Updated: Apr 3, 2019
By Tim Walsh
Robert Fuhrer has played in the toy industry practically his entire life. His father held executive positions with toy companies like Matchbox and Topper Toys, and so the younger Fuhrer grew up in toyland.
In 1981, Robert founded Nextoy, a company that connects original toy and game ideas with the companies that market them. Although he cut his teeth with hit games like Crocodile Dentist and Gator Golf, it was a trip to Japan that may have cemented his name in the annals of education. There he discovered a logic and math puzzle known as KenKen.
How did you first discover KenKen puzzles?
An important part of Nextoy’s history is working with Japanese resources. On a trip to Japan in 2007 I met with a longtime Japanese colleague and book publisher who had just begun offering books of this logic and math puzzle called Kashikoku-Naru-Puzzle, which literally means "a puzzle that makes you smarter." Ken means wisdom in Japanese so KenKen means wisdom squared.
The numerical logic puzzle was invented by Japanese mathematics teacher Tetsuya Miyamoto in 2004 to help his students improve their calculation skills, logical thinking and patience. What can you tell us about him?
Miyamoto is one of the most dynamic educators in the world. His philosophy is “the art of teaching without teaching” which emphasizes logical thinking, patience and perseverance rather as opposed to learning by memorization.

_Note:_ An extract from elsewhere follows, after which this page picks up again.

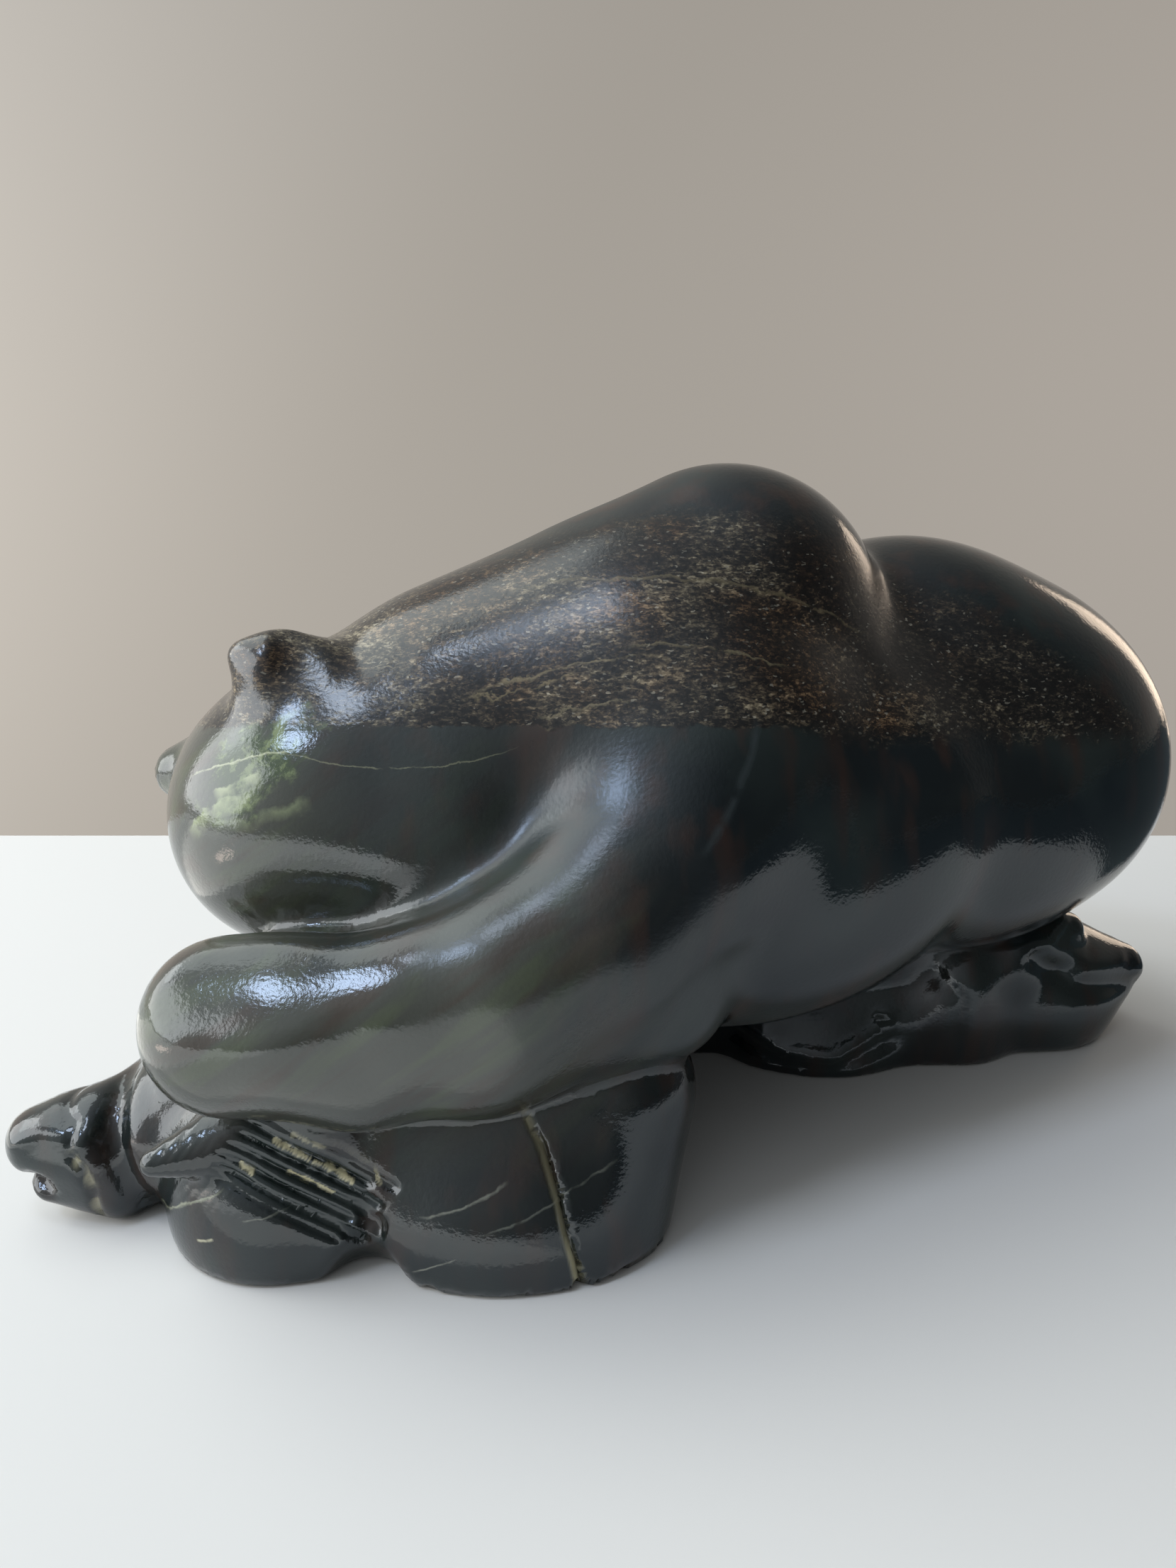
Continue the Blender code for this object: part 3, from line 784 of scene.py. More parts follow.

Let's Play! Each KenKen puzzle consists of a grid. Your goal is to fill in the entire grid with numbers, making sure no number is repeated in any row or column. So in the 4x4 puzzle at right, you would use the numbers 1 through 4. The outlined areas are called "cages" and the top left corner of each cage has a "target number" and a math operation. The numbers you enter into a cage must combine (in any order) to produce the target number using the math operation noted. Scroll to the bottom of this post so see the solution to this puzzle!
How did 30,000 teachers come to use KenKen puzzles to improve math and problem solving skills?
KenKen’s pedigree began in the classroom, but to get a larger audience we followed the sudoku method of publishing KenKen in major publications such as Readers Digest and the New York Times. We’ve also had wonderful support by numerous educators and organizations such as the National Council of Teachers of Mathematics and Discovery Education.
Tell us about KenKen Classroom.
We quickly noted strong interest from educators, so we started the KenKen Classroom (KKCR) program which supplies teachers and their students with free weekly KenKen puzzles and brainteasers. Teachers can enroll for free at https://www.kenkenpuzzle.com/teachers.
On your website you call KenKen “Puzzles That Make You Smarter” Do you have any studies that verify this?
This is largely anecdotal, although some teachers have written papers on their experience. We also survey members of the KKCR annually and the reports indicate enthusiastic support of this claim. We would welcome and cooperate with an organization that wanted to explore this more deeply.
Tell us about your tournaments and the International Championship. We began what is now referred to as the KKIC (KenKen Int’l Championship) in 2010 as a small local event. It grows each year and is now hosted by Will Shortz and sponsored by the New York Times. There are five groups which includes 3 student divisions by age, and adult and senior divisions. KenKen is rare in that our events have entrants from the age of 7 to ones in their 80’s!
What’s next in the world of KenKen?
There is a lot happening, especially on the international front. The first major tournament in China will be in Beijing at the end of July. The organization behind it is the same that introduced sudoku to China 15 years ago where it has become a craze. KenKen is also bursting in the UAE as the Ministry of Education endorsed it. It is available on all platforms both digital and analog. 200 newspapers carry it, and there are over 60 books available. There’s the KenKen app on iOS, Android and Kindle.